**Written request**
Locate the line that contains "Write part 3 of the Blender" and the line that contains "wear_and_highlight_reach: float = 0.16". Copy both of them exactly, together with every line between them, and no others.

**Supplied records**
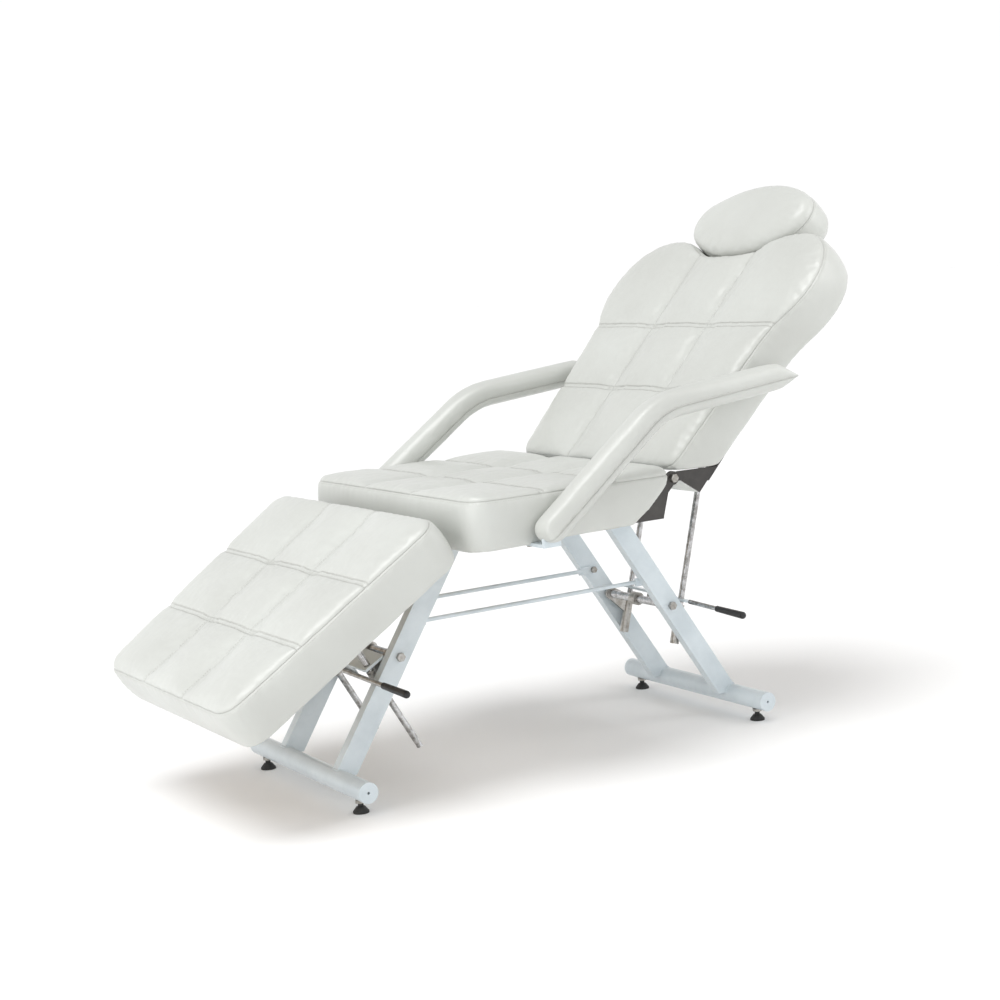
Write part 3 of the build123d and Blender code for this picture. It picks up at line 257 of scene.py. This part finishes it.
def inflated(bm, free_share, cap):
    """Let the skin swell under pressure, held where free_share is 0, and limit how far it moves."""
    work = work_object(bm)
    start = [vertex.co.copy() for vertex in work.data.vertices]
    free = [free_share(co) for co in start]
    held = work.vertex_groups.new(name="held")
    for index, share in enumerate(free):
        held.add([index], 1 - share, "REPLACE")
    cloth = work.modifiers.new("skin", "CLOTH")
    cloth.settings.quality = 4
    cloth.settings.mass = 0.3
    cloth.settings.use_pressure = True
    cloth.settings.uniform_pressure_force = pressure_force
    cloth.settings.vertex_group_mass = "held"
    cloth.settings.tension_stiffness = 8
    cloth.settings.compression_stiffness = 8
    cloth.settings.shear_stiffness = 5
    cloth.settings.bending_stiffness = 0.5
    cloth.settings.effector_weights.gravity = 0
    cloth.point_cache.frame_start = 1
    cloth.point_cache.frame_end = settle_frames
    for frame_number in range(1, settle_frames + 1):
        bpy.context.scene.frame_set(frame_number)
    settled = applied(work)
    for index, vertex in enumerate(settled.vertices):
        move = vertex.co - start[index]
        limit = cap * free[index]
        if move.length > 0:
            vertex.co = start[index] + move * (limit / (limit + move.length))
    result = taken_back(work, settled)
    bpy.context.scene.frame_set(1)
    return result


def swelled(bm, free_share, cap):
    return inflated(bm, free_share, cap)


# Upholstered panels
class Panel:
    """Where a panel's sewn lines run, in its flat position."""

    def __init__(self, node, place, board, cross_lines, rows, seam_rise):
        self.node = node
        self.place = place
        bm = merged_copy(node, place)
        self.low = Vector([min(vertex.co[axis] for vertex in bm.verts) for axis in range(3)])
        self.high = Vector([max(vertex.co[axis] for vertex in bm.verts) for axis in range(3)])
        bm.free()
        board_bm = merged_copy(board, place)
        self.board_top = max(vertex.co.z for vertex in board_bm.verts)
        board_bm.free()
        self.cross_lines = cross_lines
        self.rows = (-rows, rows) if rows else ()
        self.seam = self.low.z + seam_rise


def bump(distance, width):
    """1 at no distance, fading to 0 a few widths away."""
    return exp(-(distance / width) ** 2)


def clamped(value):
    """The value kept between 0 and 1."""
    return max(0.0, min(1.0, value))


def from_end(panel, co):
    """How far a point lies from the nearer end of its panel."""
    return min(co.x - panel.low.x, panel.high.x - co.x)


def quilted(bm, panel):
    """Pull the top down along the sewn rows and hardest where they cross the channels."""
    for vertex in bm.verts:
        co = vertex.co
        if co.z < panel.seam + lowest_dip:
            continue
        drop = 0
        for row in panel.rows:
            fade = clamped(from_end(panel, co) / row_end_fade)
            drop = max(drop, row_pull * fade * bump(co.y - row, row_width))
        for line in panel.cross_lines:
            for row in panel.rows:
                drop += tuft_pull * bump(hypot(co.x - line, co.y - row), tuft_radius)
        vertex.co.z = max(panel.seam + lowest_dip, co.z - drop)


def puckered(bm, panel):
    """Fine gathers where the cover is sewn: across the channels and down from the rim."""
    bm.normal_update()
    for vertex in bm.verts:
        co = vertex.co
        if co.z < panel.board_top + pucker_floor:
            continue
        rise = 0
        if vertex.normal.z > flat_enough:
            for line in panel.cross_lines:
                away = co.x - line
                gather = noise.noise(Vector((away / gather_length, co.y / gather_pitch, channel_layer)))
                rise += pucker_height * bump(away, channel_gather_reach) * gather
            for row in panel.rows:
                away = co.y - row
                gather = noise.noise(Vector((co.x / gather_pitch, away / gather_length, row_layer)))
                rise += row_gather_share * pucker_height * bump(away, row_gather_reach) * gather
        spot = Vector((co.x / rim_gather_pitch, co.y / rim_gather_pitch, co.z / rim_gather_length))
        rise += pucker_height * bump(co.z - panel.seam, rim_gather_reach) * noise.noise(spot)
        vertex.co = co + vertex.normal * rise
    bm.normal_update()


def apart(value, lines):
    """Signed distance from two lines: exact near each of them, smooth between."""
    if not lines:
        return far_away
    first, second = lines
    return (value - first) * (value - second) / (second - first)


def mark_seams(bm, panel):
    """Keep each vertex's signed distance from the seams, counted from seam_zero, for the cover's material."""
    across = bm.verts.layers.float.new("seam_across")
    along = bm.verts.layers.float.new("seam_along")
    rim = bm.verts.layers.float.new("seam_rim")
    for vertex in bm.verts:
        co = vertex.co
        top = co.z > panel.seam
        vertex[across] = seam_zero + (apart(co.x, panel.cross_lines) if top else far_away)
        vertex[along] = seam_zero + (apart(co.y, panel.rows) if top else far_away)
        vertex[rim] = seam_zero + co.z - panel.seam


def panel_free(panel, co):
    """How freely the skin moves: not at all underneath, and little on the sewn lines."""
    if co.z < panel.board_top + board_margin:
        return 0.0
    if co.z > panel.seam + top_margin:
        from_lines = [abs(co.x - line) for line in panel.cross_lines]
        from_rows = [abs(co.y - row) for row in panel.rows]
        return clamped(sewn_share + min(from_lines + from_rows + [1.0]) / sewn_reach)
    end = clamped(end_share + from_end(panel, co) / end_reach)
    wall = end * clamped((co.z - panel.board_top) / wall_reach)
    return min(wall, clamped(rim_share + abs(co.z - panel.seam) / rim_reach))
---
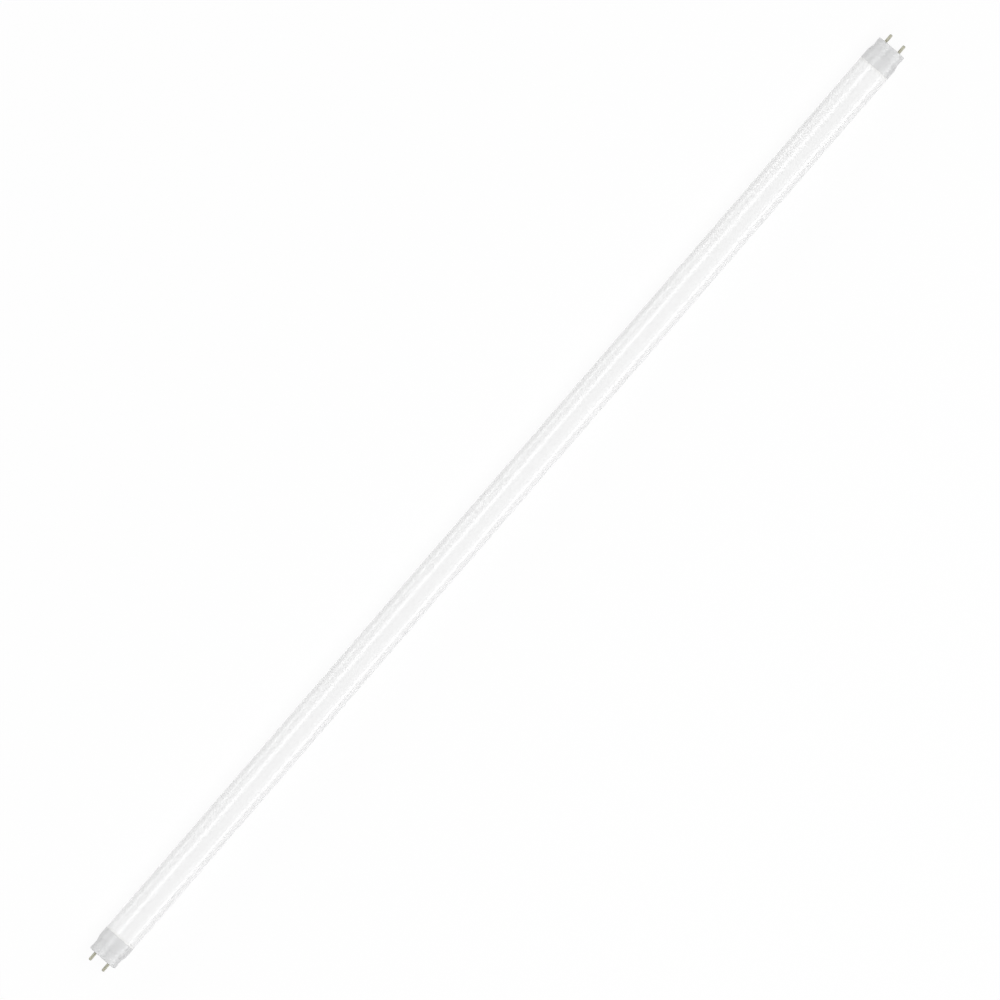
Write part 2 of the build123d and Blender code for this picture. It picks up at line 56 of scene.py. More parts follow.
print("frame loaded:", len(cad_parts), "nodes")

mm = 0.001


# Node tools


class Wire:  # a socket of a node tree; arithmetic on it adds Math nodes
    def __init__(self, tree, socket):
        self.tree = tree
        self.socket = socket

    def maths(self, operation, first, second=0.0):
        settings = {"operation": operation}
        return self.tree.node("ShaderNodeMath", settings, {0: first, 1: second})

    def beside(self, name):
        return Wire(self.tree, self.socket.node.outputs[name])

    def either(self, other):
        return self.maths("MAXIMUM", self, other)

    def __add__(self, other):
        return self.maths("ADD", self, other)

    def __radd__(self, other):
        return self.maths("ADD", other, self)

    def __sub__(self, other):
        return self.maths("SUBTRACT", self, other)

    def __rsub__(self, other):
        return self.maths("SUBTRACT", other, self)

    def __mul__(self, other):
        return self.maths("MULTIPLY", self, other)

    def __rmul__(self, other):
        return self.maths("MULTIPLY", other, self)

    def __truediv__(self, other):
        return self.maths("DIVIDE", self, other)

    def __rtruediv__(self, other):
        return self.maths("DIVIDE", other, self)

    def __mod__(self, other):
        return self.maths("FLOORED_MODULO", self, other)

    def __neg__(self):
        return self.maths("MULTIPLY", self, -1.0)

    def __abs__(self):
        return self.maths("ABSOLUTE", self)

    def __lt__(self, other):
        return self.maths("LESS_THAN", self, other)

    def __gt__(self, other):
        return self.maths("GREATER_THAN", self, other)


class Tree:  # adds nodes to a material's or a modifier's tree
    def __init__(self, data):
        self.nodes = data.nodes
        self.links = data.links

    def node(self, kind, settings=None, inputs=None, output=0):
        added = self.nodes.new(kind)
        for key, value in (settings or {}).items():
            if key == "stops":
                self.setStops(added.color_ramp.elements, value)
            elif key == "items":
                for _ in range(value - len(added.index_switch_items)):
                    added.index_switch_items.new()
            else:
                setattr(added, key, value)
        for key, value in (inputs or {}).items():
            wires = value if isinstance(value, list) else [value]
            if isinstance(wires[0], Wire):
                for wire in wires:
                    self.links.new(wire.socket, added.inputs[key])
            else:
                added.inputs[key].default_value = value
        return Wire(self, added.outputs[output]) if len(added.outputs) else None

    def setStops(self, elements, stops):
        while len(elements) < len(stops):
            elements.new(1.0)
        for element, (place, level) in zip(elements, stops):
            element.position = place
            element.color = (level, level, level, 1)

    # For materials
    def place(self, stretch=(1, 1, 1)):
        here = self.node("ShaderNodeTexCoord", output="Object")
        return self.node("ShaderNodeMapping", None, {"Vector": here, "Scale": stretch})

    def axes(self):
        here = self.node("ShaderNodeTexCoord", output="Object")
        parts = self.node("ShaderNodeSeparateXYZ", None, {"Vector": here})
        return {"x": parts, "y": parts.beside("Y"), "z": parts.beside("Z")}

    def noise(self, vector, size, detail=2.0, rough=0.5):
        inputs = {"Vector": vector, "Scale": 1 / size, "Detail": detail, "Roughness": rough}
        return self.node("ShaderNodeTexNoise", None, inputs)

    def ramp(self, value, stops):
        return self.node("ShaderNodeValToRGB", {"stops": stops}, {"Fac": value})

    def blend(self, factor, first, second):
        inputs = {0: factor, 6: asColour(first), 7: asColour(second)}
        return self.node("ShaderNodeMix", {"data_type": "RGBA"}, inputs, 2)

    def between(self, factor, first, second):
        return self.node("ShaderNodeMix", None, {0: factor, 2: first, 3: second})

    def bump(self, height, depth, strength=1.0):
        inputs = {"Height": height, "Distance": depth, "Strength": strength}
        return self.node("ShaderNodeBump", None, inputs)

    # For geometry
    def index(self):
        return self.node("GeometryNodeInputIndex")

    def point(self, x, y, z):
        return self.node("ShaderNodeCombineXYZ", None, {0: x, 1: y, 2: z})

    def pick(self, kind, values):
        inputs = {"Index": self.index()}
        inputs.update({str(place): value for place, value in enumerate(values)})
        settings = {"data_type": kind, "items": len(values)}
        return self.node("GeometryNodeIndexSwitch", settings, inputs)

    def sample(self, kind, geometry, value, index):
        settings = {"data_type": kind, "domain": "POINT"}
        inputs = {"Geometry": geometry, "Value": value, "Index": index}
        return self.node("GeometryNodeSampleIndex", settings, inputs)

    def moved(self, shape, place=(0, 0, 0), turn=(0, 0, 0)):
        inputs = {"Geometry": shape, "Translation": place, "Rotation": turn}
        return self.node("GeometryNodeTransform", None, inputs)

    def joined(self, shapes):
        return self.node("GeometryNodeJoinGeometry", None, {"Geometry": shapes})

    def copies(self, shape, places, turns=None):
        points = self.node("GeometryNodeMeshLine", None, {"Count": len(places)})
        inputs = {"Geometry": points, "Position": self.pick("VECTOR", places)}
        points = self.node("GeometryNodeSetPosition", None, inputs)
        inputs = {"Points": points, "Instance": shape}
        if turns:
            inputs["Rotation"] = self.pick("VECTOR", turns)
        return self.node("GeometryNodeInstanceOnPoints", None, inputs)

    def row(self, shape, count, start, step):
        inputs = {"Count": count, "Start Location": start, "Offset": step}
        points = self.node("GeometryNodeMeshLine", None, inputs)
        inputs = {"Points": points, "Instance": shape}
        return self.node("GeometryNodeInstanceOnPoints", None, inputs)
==
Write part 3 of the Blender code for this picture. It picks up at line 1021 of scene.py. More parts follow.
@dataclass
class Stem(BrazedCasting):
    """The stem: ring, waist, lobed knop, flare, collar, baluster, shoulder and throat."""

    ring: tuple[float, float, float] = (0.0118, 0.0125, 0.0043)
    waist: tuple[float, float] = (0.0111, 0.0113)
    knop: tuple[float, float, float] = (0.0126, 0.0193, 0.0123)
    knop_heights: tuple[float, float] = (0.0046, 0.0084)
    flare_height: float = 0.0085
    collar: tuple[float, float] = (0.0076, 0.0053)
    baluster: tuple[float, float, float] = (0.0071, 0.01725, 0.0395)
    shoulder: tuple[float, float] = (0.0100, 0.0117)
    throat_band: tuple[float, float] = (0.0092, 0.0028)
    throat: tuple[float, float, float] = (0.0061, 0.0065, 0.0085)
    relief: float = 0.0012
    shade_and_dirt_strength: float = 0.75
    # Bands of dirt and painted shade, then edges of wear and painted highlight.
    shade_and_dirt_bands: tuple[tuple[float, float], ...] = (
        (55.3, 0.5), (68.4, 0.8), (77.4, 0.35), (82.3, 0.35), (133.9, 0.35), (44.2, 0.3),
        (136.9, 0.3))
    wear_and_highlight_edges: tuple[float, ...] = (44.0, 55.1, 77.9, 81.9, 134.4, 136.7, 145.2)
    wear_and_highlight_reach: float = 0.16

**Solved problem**
Write part 3 of the Blender code for this picture. It picks up at line 1021 of scene.py. More parts follow.
@dataclass
class Stem(BrazedCasting):
    """The stem: ring, waist, lobed knop, flare, collar, baluster, shoulder and throat."""

    ring: tuple[float, float, float] = (0.0118, 0.0125, 0.0043)
    waist: tuple[float, float] = (0.0111, 0.0113)
    knop: tuple[float, float, float] = (0.0126, 0.0193, 0.0123)
    knop_heights: tuple[float, float] = (0.0046, 0.0084)
    flare_height: float = 0.0085
    collar: tuple[float, float] = (0.0076, 0.0053)
    baluster: tuple[float, float, float] = (0.0071, 0.01725, 0.0395)
    shoulder: tuple[float, float] = (0.0100, 0.0117)
    throat_band: tuple[float, float] = (0.0092, 0.0028)
    throat: tuple[float, float, float] = (0.0061, 0.0065, 0.0085)
    relief: float = 0.0012
    shade_and_dirt_strength: float = 0.75
    # Bands of dirt and painted shade, then edges of wear and painted highlight.
    shade_and_dirt_bands: tuple[tuple[float, float], ...] = (
        (55.3, 0.5), (68.4, 0.8), (77.4, 0.35), (82.3, 0.35), (133.9, 0.35), (44.2, 0.3),
        (136.9, 0.3))
    wear_and_highlight_edges: tuple[float, ...] = (44.0, 55.1, 77.9, 81.9, 134.4, 136.7, 145.2)
    wear_and_highlight_reach: float = 0.16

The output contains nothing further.